Here is a major paradox. The Church, guided by the Holy Spirit has both hierarchical and charismatic gifts. Both are necessary; both have to hold the Church in unity, while renewing her and keeping her ever young. It is through the charismatic and hierarchical gifts working in union that the Spirit works and renews the Church.

Charism needs hierarchy or it will splinter into fragments; hierarchy needs charism or it will become stale, dead and impotent. This union of charism and hierarchy is reflected in the passage in the union of the Spirit and the Bride—the Church.

The end of the passage is the real focus. The Church is a people made one with the unity of the Father, Son and the Holy Spirit. This unity is the real work of the Spirit. God is love so if we are in God we must be in love and in unity.

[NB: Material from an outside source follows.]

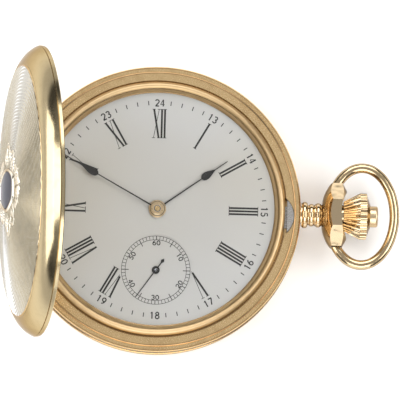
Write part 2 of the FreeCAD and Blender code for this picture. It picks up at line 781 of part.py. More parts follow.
def make_crown_group():
    """Crown with its flutes, the release button in it, and the winding stem."""
    head = turned("crown_head", [
        (D.crown_start, 0.62),
        (D.crown_start, D.crown_neck_r),
        (D.crown_cone, D.crown_neck_r),
        (D.crown_cone + 0.05, D.crown_cone_r),
        (D.crown_wide, D.crown_radius),
        (D.crown_wide_end, D.crown_radius),
        (D.crown_face - 0.1, D.button_radius + 0.5),
        (D.crown_face, D.button_radius + 0.35),
        (D.crown_face, D.button_radius + 0.05),
        (D.crown_face - 2.0, D.button_radius + 0.05),
        (D.crown_face - 2.0, 0.62),
    ], axis="X")
    place(head, (0, 0, D.stem_height))
    document.recompute()
    slope = math.atan2(D.crown_radius - D.crown_cone_r, D.crown_wide - D.crown_cone)
    flank = math.hypot(D.crown_radius - D.crown_cone_r, D.crown_wide - D.crown_cone)
    start_r, rim_r = float(D.flute_start_r), float(D.flute_radius)
    lift = 0.05
    flutes = []
    for index in range(int(D.crown_flutes)):
        cone_cut = Part.makeCone(start_r, rim_r, flank + 1, Vector(-1, 0, 0), Vector(1, 0, 0))
        cone_cut.rotate(Vector(), Vector(0, 1, 0), -math.degrees(slope))
        cone_cut.translate(Vector(float(D.crown_cone), 0, float(D.crown_cone_r) + lift))
        rim_cut = Part.makeCylinder(
            rim_r, 4, Vector(float(D.crown_wide) - 0.3, 0, float(D.crown_radius) + lift), Vector(1, 0, 0))
        flute = cone_cut.fuse(rim_cut)
        flute.rotate(Vector(), Vector(1, 0, 0), 360.0 * index / int(D.crown_flutes))
        flutes.append(flute)
    cutter = flutes[0].multiFuse(flutes[1:])
    cutter.translate(Vector(0, 0, float(D.stem_height)))
    node("crown", cut(head, feature(cutter)))
    button = turned("button_head", [
        (D.crown_face - 1.05, 0),
        (D.crown_face - 1.05, D.button_radius),
        (D.button_end - 0.3, D.button_radius, -0.35),
        (D.button_end, D.button_radius - 0.35),
        (D.button_end + 0.05, 0),
    ], axis="X")
    node("push_button", place(button, (0, 0, D.stem_height)))
    stem = turned("stem_rod", [
        (8.6, 0),
        (8.6, 0.35),
        (9.9, 0.35),
        (9.9, 0.5),
        (13.3, 0.5),
        (13.3, 0.6),
        (15.9, 0.6),
        (15.9, 0.38),
        (16.6, 0.38),
        (16.6, 0.6),
        (D.crown_face - 2.0, 0.6),
        (D.crown_face - 2.0, 0),
    ], axis="X")
    node("winding_stem", place(stem, (0, 0, D.stem_height)))


# ---------------------------------------------------------------- plates and bridges

CENTRE = (0.0, 0.0)
BARREL = (D.barrel_x, D.barrel_y)
THIRD = (-D.third_x, -D.third_y)
FOURTH = (Size(0), -D.subdial_y)
ESCAPE = (D.escape_x, -D.escape_y)
BALANCE = (D.balance_x, -D.balance_y)
LINE_ANGLE = direction(ESCAPE, BALANCE)
PALLET = (
    float(ESCAPE[0]) + float(D.pallet_offset) * math.cos(LINE_ANGLE),
    float(ESCAPE[1]) + float(D.pallet_offset) * math.sin(LINE_ANGLE),
)
COCK_FOOT = (7.3, -14.9)
PALLET_FEET = [
    (PALLET[0] + side * 3.1 * -math.sin(LINE_ANGLE), PALLET[1] + side * 3.1 * math.cos(LINE_ANGLE))
    for side in (1, -1)
]
BRIDGE_SCREWS = [(-16.0, 5.4), (-5.0, 16.3), (15.6, 7.0), (-15.4, -7.4), (-6.2, -15.8), COCK_FOOT]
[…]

To move towards the ongoing renewal of the Church in Trinidad and Tobago today, we need to see that all the gifts are necessary and work together to bring all the gifts into unity which is an essential action of the Holy Spirit.

Key Message: If we are animated by the Holy Spirit, we will work tirelessly for unity.

Action Step: Notice in your thoughts, language and actions the ways you promote disunity. Ask the Holy Spirit to bring you to conversion of heart, that you may promote unity in all things. Meditate on the passage of Lumen Gentium, 4, above.